Короче, лидер был из таких, с которыми не спорят. Еще за год до выступления он объездил сотни поселков, а в зиму с 1762 на 1763-й послал гонцов с «вампумами войны» ко всем племенам долины Огайо, Великих Озер и даже еще дальше, разъясняя, что И-Та-Т-Ла совсем перестали видеть берега и «мычащий станет подобен корове». Гонцов слушали, и никто не ответил отказом, но англичане, хотя совсем уж в безвестности не остались, — масштаб заговора исключал полную тайну, — опасность недооценили. Амхерст разве что усилил гарнизон Детройта, — а между тем, из 8000 его солдат около половины стояло гарнизонами в Канаде, примерно 2000 — на Крайнем Севере и где-то 3000 квартировало в колониях. Таким образом, в Краю Озер несло службу не более полутысячи «красных мундиров», а к Детройту уже к середине весны 1763 года стеклось более 3000 воинов. Так что 27 мая совет сашемов принял решение откопать топор войны, а 1 мая, навестив форт с «дружеским визитом», Понтиак дал сигнал к выступлению. «Самое важное для нас, братья, — заявил он, — это искоренить на нашей земле людей, стремящихся уничтожить нас, этих псов, этих злых духов, одетых в красные шкуры. Вы так же, как и я, видите, что мы больше не можем удовлетворять наши потребности в самом необходимом, как это было при наших братьях, французах. Поэтому, братья мои, мы должны поклясться уничтожить наших врагов сейчас же, без промедлений. Ничто не может остановить нас. Их мало, и мы справимся с ними, а кто умрет, умрет мужской смертью». И…
Даешь!
И словно лавина накрыла огромный край, сметая всё. Всего за несколько дней пали 9 из дюжины фортов, устояли только Детройт, который взял на себя сам Понтиак (захват с ходу не удался), Ниагара и Питт, но они были осаждены и блокированы.
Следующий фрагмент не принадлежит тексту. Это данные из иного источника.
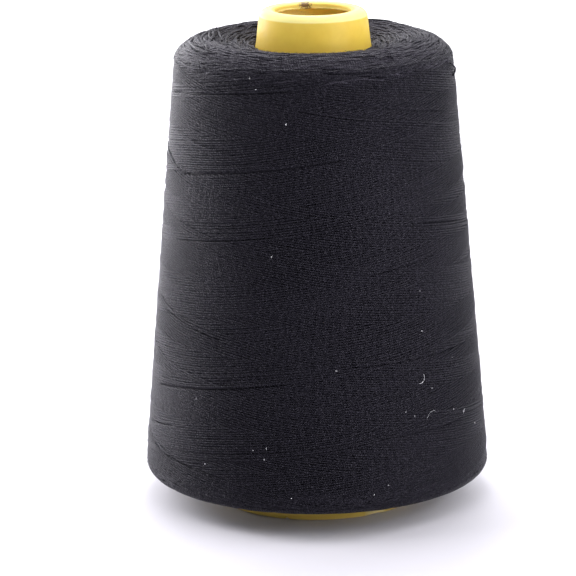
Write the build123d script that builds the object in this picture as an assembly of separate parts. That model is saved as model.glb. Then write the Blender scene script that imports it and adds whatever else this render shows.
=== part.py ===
from build123d import *
import math
import os

os.makedirs("parts", exist_ok=True)

# ---------------------------------------------------------------------------
# Cone of sewing thread: a hollow tapered plastic cone and the thread package
# wound on it.  Millimetres, +Z up the spindle axis, origin at the centre of
# the foot, on the surface that the cone stands on.
# ---------------------------------------------------------------------------

# moulded cone
CONE_HEIGHT = 113.0          # foot to top of the nose
TAPER = 0.0758               # radius lost per mm of height: a 4 deg 20 min cone
WALL_R_AT_FOOT = 21.21       # outer wall, produced down to z = 0
WALL = 1.5                   # wall thickness
FOOT_R = 23.55               # foot ring
FOOT_H = 2.3
FOOT_EDGE = 0.4              # rounding of the ring's lower edge
FOOT_LEAD = 0.6              # lead-in chamfer inside the foot
NOSE_ROUND = 2.0             # outer rounding of the nose
NOSE_CREST_R = 10.9          # radius of the nose's highest ring
BORE_R = 8.6                 # hole in the nose for the spindle
LIP_UNDER_Z = 111.6          # underside of the inward lip
LIP_TOP_Z = 112.3            # top of the lip's straight wall
GRIP_FIRST_Z = 14.0          # shallow grip grooves under the thread
GRIP_PITCH = 9.0
GRIP_COUNT = 10
GRIP_DEPTH = 0.3
GRIP_WIDTH = 1.2

# thread package
PACK_R_BOTTOM = 39.64        # widest radius, above the rounded lower edge
PACK_EDGE = 3.2              # rounding of the lower edge
PACK_Z_BOTTOM = 5.85         # underside at the lower edge
PACK_Z_BOTTOM_IN = 7.0       # underside where it meets the cone
PACK_R_SHOULDER = 31.70      # side radius where the shoulder starts
PACK_Z_SHOULDER = 100.9
PACK_R_CREST = 23.65         # highest ring of the top face
PACK_Z_CREST = 106.8
PACK_Z_TOP_IN = 104.8        # top face where it meets the nose


def wall_r(z):
    """Outer wall radius of the cone at height z."""
    return WALL_R_AT_FOOT - TAPER * z


def inner_r(z):
    """Inner wall radius of the cone at height z."""
    return wall_r(z) - WALL


def chain(steps):
    """Closed wire in the XZ plane from a start point and a list of steps.

    A step is a point for a straight run, or (via, end) for an arc.
    """
    edges = []
    start = steps[0]
    here = start
    for step in steps[1:]:
        if isinstance(step[0], tuple):
            via, end = step
            edges.append(
                ThreePointArc((here[0], 0, here[1]), (via[0], 0, via[1]), (end[0], 0, end[1]))
            )
            here = end
        else:
            edges.append(Line((here[0], 0, here[1]), (step[0], 0, step[1])))
            here = step
    if math.hypot(here[0] - start[0], here[1] - start[1]) > 1e-9:
        edges.append(Line((here[0], 0, here[1]), (start[0], 0, start[1])))
    return make_face(edges)


def turned(face):
    """Solid of revolution about Z."""
    return revolve(face, axis=Axis.Z, revolution_arc=360)


def arc_mid(cx, cz, r, deg):
    """Point on a circle, used as the middle of an arc."""
    a = math.radians(deg)
    return (cx + r * math.cos(a), cz + r * math.sin(a))


# ------------------------------------------------------------- moulded cone
foot_in = inner_r(0.0)
steps = [(foot_in + FOOT_LEAD * 0.55, 0.0)]
steps.append((FOOT_R - FOOT_EDGE, 0.0))
steps.append((arc_mid(FOOT_R - FOOT_EDGE, FOOT_EDGE, FOOT_EDGE, -45), (FOOT_R, FOOT_EDGE)))
steps.append((FOOT_R, FOOT_H - 0.6))
steps.append((arc_mid(FOOT_R - 0.6, FOOT_H - 0.6, 0.6, 45), (FOOT_R - 0.6, FOOT_H)))
steps.append((wall_r(FOOT_H) + 0.7, FOOT_H))
# small inside fillet where the ring meets the wall
fr = 0.7
cx, cz = wall_r(FOOT_H + fr) + fr, FOOT_H + fr
steps.append((arc_mid(cx, cz, fr, 225), (wall_r(FOOT_H + fr), FOOT_H + fr)))
for i in range(GRIP_COUNT):
    z0 = GRIP_FIRST_Z + i * GRIP_PITCH
    z1 = z0 + GRIP_WIDTH
    steps.append((wall_r(z0), z0))
    steps.append((wall_r(z0 + 0.3) - GRIP_DEPTH, z0 + 0.3))
    steps.append((wall_r(z1 - 0.3) - GRIP_DEPTH, z1 - 0.3))
    steps.append((wall_r(z1), z1))
z_round = CONE_HEIGHT - NOSE_ROUND
r_round = wall_r(z_round)
steps.append((r_round, z_round))
steps.append(
    (
        (NOSE_CREST_R + (r_round - NOSE_CREST_R) * math.cos(math.radians(45)),
         z_round + NOSE_ROUND * math.sin(math.radians(45))),
        (NOSE_CREST_R, CONE_HEIGHT),
    )
)
# the top dips slightly towards the hole and rounds into the lip's wall
steps.append(((NOSE_CREST_R - 0.9, CONE_HEIGHT - 0.06), (BORE_R + 0.5, LIP_TOP_Z + 0.46)))
steps.append((arc_mid(BORE_R + 0.5, LIP_TOP_Z, 0.48, 135), (BORE_R, LIP_TOP_Z)))
steps.append((BORE_R, LIP_UNDER_Z))
r_up = inner_r(LIP_UNDER_Z - 1.0)
steps.append((r_up - 1.0, LIP_UNDER_Z))
steps.append((arc_mid(r_up - 1.0, LIP_UNDER_Z - 1.0, 1.0, 45), (r_up, LIP_UNDER_Z - 1.0)))
steps.append((inner_r(FOOT_LEAD), FOOT_LEAD))
cone_core = turned(chain(steps))

# ----------------------------------------------------------- thread package
steps = [(wall_r(PACK_Z_BOTTOM_IN), PACK_Z_BOTTOM_IN)]
steps.append((PACK_R_BOTTOM - PACK_EDGE, PACK_Z_BOTTOM))
side_dr = PACK_R_BOTTOM - PACK_R_SHOULDER
side_dz = PACK_Z_SHOULDER - (PACK_Z_BOTTOM + PACK_EDGE)
tilt = math.degrees(math.atan2(side_dr, side_dz))
steps.append(
    (
        arc_mid(PACK_R_BOTTOM - PACK_EDGE, PACK_Z_BOTTOM + PACK_EDGE, PACK_EDGE, -45),
        (PACK_R_BOTTOM, PACK_Z_BOTTOM + PACK_EDGE),
    )
)
steps.append((PACK_R_SHOULDER, PACK_Z_SHOULDER))
steps.append(
    (
        (PACK_R_CREST + (PACK_R_SHOULDER - PACK_R_CREST) * math.cos(math.radians(45)),
         PACK_Z_SHOULDER + (PACK_Z_CREST - PACK_Z_SHOULDER) * math.sin(math.radians(45))),
        (PACK_R_CREST, PACK_Z_CREST),
    )
)
r_in = wall_r(PACK_Z_TOP_IN)
steps.append(((r_in + 0.52 * (PACK_R_CREST - r_in), PACK_Z_CREST - 0.62), (r_in, PACK_Z_TOP_IN)))
thread_package = turned(chain(steps))
# the first wraps bridge the grip grooves, so the package's bore is plain

for name, shape in {"cone_core": cone_core, "thread_package": thread_package}.items():
    solid = shape.solids()[0] if len(shape.solids()) == 1 else shape
    solid.label = name
    export_step(solid, "parts/%s.step" % name)
    bb = solid.bounding_box()
    print(name, "volume %.1f cm3" % (solid.volume / 1000.0), "x %.2f z %.2f..%.2f" % (bb.size.X, bb.min.Z, bb.max.Z))
print("side taper of the package %.2f deg" % tilt)
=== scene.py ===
"""Looks for the cone of thread: the moulded cone, the wound thread and its stray fibres."""
import math

import bpy
import numpy as np
from mathutils import Matrix, Vector


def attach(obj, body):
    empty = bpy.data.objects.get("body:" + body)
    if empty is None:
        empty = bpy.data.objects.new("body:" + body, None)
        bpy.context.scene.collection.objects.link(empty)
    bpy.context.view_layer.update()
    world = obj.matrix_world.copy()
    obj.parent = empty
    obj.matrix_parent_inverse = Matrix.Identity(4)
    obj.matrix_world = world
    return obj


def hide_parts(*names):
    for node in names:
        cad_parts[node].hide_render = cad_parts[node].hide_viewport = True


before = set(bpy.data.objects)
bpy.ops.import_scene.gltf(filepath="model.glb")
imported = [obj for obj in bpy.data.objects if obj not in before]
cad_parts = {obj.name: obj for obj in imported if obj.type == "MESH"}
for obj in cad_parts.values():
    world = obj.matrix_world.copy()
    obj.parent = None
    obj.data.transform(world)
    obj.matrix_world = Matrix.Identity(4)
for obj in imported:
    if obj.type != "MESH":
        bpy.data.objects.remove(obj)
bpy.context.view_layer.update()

MM = 0.001

# ---------------------------------------------------------------------------
# Sizes, in millimetres, as the CAD model has them
# ---------------------------------------------------------------------------
TAPER = 0.0758
WALL_R0 = 21.21            # cone's outer wall produced to z = 0
WALL = 1.5
HEIGHT = 113.0
FOOT_R = 23.55
BORE_R = 8.6

SIDE_R0, SIDE_Z0, SIDE_K = 39.64, 9.05, 0.08645     # side of the package
Z_SHOULDER, R_CREST, Z_CREST = 100.9, 23.65, 106.8
R_SHOULDER = SIDE_R0 - (Z_SHOULDER - SIDE_Z0) * SIDE_K
Z_TOP_IN = 104.8
Z_BOT, R_EDGE, Z_BOT_IN = 5.85, 3.2, 7.0

THREAD_D = 0.43            # diameter of the sewing thread as it lies
RS = THREAD_D / 2


def wall_r(z):
    return WALL_R0 - TAPER * z


def side_r(z):
    return SIDE_R0 - (z - SIDE_Z0) * SIDE_K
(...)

Война перекинулась в Пенсильванию, где индейцы успели вырезать 600 человек, прежде чем Уильям Джонсон привел на выручку бригаду наемников-ирокезов. А по Краю Озер рыскали летучие отряды, обходя стороной фермы французов, англичан же без всякой жалости убивая. Причем мужчин поголовно, а вот судьбы женщин и детей складывались по-разному. Ибо на призыв Понтиака явились не только местные воины, привыкшие к белым людям, но и люди издалека, которых сами народы Края Озер считали дикарями, в том числе и не чуравшиеся каннибализма. Да ведь и сам Неолин указал, что И-Та-Т-Ла пощаде не подлежат. Вот, — случалось, чего уж там, — и «рубили англичан в куски и лакали их кровь, как дикие звери», хотя сам Понтиак такие методики не одобрял и даже, если оказывался рядом, старался пресекать.